Beginning at the first line of the data, print each line exactly, stopping after the line that contains "hide_parts(*nodes)".

********

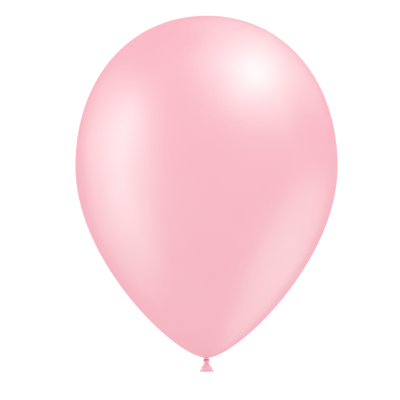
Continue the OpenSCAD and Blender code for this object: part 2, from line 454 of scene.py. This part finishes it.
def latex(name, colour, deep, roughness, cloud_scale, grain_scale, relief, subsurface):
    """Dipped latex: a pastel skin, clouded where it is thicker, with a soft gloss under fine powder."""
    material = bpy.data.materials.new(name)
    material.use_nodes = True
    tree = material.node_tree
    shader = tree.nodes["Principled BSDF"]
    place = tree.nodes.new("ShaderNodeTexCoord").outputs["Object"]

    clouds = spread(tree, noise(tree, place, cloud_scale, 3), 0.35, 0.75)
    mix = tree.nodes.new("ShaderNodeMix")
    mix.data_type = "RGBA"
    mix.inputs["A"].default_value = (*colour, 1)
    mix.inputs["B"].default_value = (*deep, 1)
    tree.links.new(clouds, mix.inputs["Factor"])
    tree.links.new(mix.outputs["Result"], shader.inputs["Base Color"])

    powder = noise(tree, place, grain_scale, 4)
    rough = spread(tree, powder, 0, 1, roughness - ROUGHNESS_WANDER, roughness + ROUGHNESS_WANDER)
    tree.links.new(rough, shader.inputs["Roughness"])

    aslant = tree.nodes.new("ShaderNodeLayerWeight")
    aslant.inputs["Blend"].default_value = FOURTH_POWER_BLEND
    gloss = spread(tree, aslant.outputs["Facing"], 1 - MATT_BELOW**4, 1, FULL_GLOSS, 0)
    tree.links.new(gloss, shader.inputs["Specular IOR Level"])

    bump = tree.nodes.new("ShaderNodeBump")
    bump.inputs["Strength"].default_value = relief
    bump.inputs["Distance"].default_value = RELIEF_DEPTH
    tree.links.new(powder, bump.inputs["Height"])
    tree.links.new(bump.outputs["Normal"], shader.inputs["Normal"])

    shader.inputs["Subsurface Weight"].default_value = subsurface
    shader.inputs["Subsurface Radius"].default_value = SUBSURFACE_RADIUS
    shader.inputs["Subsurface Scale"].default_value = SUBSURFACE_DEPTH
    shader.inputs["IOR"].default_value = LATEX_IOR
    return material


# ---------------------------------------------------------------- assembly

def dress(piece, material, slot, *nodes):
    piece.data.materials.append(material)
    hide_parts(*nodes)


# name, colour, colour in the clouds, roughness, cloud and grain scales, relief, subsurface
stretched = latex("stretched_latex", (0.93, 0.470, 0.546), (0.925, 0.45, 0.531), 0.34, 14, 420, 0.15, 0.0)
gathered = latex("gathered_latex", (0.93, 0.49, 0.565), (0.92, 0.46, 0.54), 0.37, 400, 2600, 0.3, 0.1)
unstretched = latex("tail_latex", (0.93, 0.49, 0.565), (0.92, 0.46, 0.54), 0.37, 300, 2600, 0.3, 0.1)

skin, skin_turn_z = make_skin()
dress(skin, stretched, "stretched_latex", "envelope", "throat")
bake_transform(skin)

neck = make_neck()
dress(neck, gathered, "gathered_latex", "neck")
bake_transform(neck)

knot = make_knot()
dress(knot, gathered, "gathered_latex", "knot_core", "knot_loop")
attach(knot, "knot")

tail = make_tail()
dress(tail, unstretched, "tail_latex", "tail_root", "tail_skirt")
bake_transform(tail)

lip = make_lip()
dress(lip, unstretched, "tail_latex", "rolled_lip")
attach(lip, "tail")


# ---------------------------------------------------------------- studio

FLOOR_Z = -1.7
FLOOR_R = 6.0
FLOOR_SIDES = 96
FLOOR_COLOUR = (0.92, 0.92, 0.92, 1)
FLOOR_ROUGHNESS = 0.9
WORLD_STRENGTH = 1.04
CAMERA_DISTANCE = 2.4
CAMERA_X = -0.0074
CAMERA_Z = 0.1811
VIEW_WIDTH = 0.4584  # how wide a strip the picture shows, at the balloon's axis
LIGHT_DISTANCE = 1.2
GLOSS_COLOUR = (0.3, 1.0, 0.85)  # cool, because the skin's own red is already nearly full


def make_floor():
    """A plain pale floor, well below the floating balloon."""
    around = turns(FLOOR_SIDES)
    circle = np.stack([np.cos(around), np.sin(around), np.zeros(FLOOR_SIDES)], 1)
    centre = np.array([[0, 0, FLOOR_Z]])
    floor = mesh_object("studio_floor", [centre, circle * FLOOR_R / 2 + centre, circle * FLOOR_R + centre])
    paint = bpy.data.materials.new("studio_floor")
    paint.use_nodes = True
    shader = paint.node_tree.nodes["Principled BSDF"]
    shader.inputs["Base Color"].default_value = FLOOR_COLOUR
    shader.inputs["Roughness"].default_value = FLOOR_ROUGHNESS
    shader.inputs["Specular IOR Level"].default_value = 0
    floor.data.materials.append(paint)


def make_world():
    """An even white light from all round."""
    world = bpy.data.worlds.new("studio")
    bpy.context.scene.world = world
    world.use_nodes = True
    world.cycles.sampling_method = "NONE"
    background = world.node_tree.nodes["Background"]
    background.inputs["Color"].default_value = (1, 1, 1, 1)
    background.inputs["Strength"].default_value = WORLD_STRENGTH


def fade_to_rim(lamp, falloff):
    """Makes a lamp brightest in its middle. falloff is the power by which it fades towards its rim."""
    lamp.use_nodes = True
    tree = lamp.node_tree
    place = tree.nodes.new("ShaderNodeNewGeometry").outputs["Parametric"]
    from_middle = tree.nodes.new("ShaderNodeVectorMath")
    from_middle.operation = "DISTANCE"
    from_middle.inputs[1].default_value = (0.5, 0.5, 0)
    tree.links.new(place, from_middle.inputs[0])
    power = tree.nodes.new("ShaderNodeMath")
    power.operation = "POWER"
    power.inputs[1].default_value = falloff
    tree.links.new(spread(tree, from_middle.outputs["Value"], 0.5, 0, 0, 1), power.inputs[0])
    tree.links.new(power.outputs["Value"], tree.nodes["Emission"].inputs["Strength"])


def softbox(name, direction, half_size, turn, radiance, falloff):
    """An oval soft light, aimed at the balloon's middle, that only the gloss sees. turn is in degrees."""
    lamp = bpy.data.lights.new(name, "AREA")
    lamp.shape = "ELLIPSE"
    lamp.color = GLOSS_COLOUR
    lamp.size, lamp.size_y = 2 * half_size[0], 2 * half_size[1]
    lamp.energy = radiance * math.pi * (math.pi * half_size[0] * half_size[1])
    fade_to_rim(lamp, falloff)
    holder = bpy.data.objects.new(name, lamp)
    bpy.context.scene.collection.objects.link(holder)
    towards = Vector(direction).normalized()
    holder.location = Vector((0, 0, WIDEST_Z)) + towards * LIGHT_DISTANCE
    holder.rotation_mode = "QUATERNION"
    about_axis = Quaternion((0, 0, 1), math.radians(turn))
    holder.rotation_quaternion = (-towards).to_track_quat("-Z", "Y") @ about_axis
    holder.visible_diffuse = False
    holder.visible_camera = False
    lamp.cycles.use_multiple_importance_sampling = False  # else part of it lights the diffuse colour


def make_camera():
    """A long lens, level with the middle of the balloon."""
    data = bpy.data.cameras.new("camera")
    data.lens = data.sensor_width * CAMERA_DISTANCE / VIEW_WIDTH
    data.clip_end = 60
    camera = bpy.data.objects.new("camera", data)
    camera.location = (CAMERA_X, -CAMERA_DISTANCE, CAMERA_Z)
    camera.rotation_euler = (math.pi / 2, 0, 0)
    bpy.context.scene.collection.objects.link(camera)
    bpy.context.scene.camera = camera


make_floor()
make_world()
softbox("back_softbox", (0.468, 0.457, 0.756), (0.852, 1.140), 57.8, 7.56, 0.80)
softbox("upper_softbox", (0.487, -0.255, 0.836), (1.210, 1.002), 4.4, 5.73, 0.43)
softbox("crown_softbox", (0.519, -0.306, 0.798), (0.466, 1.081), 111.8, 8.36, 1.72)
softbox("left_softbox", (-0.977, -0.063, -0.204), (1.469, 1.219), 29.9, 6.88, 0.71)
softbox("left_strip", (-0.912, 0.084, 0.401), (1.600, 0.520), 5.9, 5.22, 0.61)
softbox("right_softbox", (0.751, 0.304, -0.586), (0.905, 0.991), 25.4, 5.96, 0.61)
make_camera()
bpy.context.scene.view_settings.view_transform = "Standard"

********

* _WORKED SOLUTION_
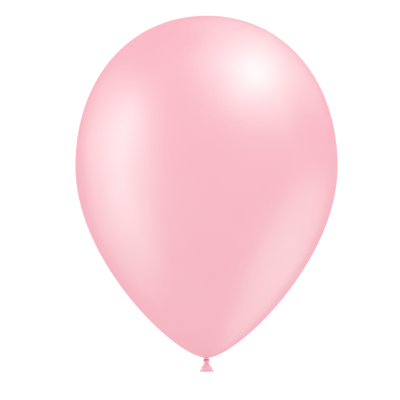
Continue the OpenSCAD and Blender code for this object: part 2, from line 454 of scene.py. This part finishes it.
def latex(name, colour, deep, roughness, cloud_scale, grain_scale, relief, subsurface):
    """Dipped latex: a pastel skin, clouded where it is thicker, with a soft gloss under fine powder."""
    material = bpy.data.materials.new(name)
    material.use_nodes = True
    tree = material.node_tree
    shader = tree.nodes["Principled BSDF"]
    place = tree.nodes.new("ShaderNodeTexCoord").outputs["Object"]

    clouds = spread(tree, noise(tree, place, cloud_scale, 3), 0.35, 0.75)
    mix = tree.nodes.new("ShaderNodeMix")
    mix.data_type = "RGBA"
    mix.inputs["A"].default_value = (*colour, 1)
    mix.inputs["B"].default_value = (*deep, 1)
    tree.links.new(clouds, mix.inputs["Factor"])
    tree.links.new(mix.outputs["Result"], shader.inputs["Base Color"])

    powder = noise(tree, place, grain_scale, 4)
    rough = spread(tree, powder, 0, 1, roughness - ROUGHNESS_WANDER, roughness + ROUGHNESS_WANDER)
    tree.links.new(rough, shader.inputs["Roughness"])

    aslant = tree.nodes.new("ShaderNodeLayerWeight")
    aslant.inputs["Blend"].default_value = FOURTH_POWER_BLEND
    gloss = spread(tree, aslant.outputs["Facing"], 1 - MATT_BELOW**4, 1, FULL_GLOSS, 0)
    tree.links.new(gloss, shader.inputs["Specular IOR Level"])

    bump = tree.nodes.new("ShaderNodeBump")
    bump.inputs["Strength"].default_value = relief
    bump.inputs["Distance"].default_value = RELIEF_DEPTH
    tree.links.new(powder, bump.inputs["Height"])
    tree.links.new(bump.outputs["Normal"], shader.inputs["Normal"])

    shader.inputs["Subsurface Weight"].default_value = subsurface
    shader.inputs["Subsurface Radius"].default_value = SUBSURFACE_RADIUS
    shader.inputs["Subsurface Scale"].default_value = SUBSURFACE_DEPTH
    shader.inputs["IOR"].default_value = LATEX_IOR
    return material


# ---------------------------------------------------------------- assembly

def dress(piece, material, slot, *nodes):
    piece.data.materials.append(material)
    hide_parts(*nodes)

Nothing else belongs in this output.